▶ **What you are asked to do**
Repeat the material exactly, every line of it.

———

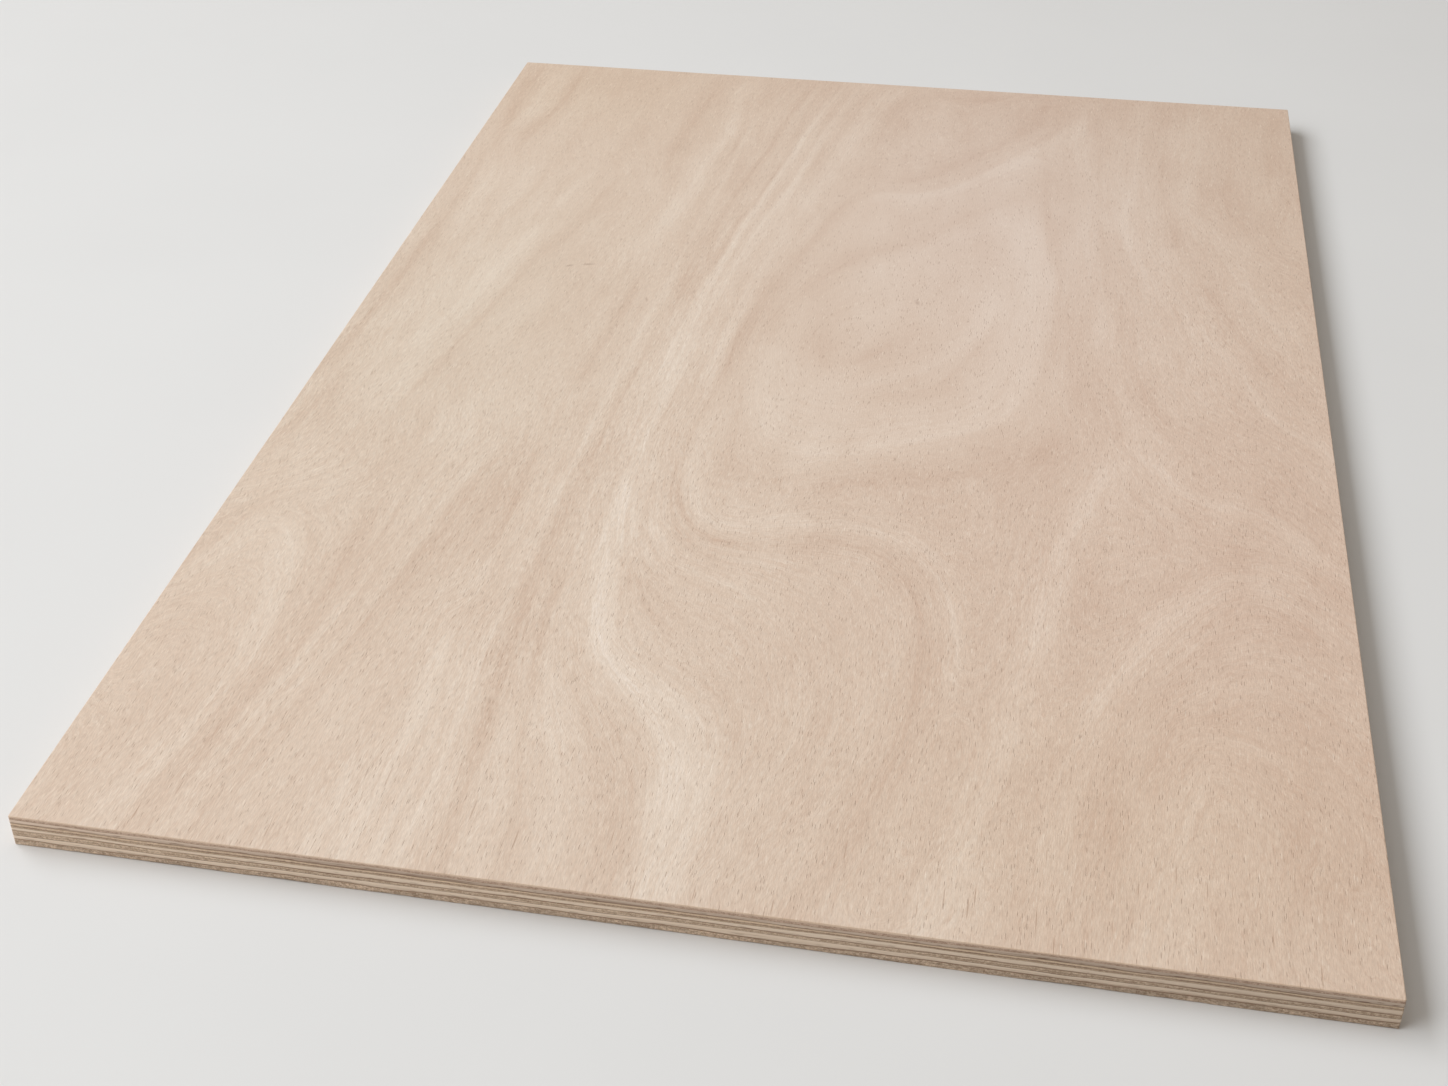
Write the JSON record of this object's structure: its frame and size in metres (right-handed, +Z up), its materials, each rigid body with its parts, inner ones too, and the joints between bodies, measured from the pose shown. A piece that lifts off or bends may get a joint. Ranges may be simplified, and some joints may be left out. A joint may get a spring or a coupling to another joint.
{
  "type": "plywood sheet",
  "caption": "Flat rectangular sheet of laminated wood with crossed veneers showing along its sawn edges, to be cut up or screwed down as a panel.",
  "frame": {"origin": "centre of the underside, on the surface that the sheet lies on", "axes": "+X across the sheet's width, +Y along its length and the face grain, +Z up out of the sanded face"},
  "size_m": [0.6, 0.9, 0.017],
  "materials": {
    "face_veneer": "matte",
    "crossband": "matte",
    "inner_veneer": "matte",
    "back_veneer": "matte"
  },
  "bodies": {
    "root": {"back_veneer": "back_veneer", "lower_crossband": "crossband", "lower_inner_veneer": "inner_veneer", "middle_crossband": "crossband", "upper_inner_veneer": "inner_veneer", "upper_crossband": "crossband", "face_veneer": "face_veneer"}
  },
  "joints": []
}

———

▶ **Complete output**
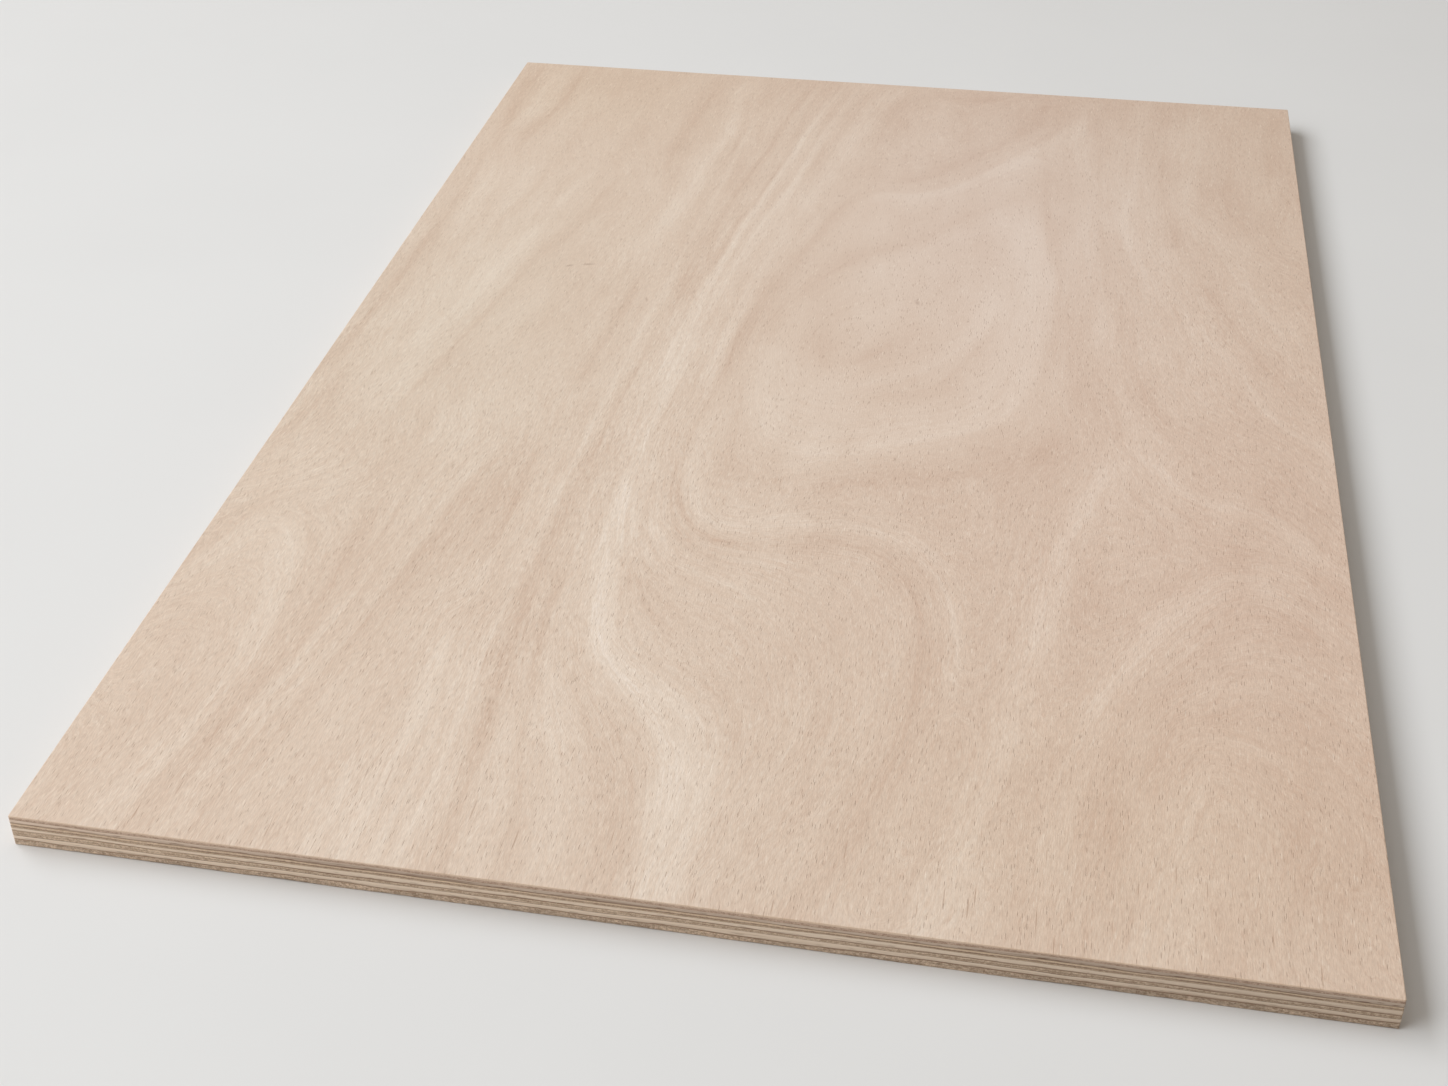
Write the JSON record of this object's structure: its frame and size in metres (right-handed, +Z up), its materials, each rigid body with its parts, inner ones too, and the joints between bodies, measured from the pose shown. A piece that lifts off or bends may get a joint. Ranges may be simplified, and some joints may be left out. A joint may get a spring or a coupling to another joint.
{
  "type": "plywood sheet",
  "caption": "Flat rectangular sheet of laminated wood with crossed veneers showing along its sawn edges, to be cut up or screwed down as a panel.",
  "frame": {"origin": "centre of the underside, on the surface that the sheet lies on", "axes": "+X across the sheet's width, +Y along its length and the face grain, +Z up out of the sanded face"},
  "size_m": [0.6, 0.9, 0.017],
  "materials": {
    "face_veneer": "matte",
    "crossband": "matte",
    "inner_veneer": "matte",
    "back_veneer": "matte"
  },
  "bodies": {
    "root": {"back_veneer": "back_veneer", "lower_crossband": "crossband", "lower_inner_veneer": "inner_veneer", "middle_crossband": "crossband", "upper_inner_veneer": "inner_veneer", "upper_crossband": "crossband", "face_veneer": "face_veneer"}
  },
  "joints": []
}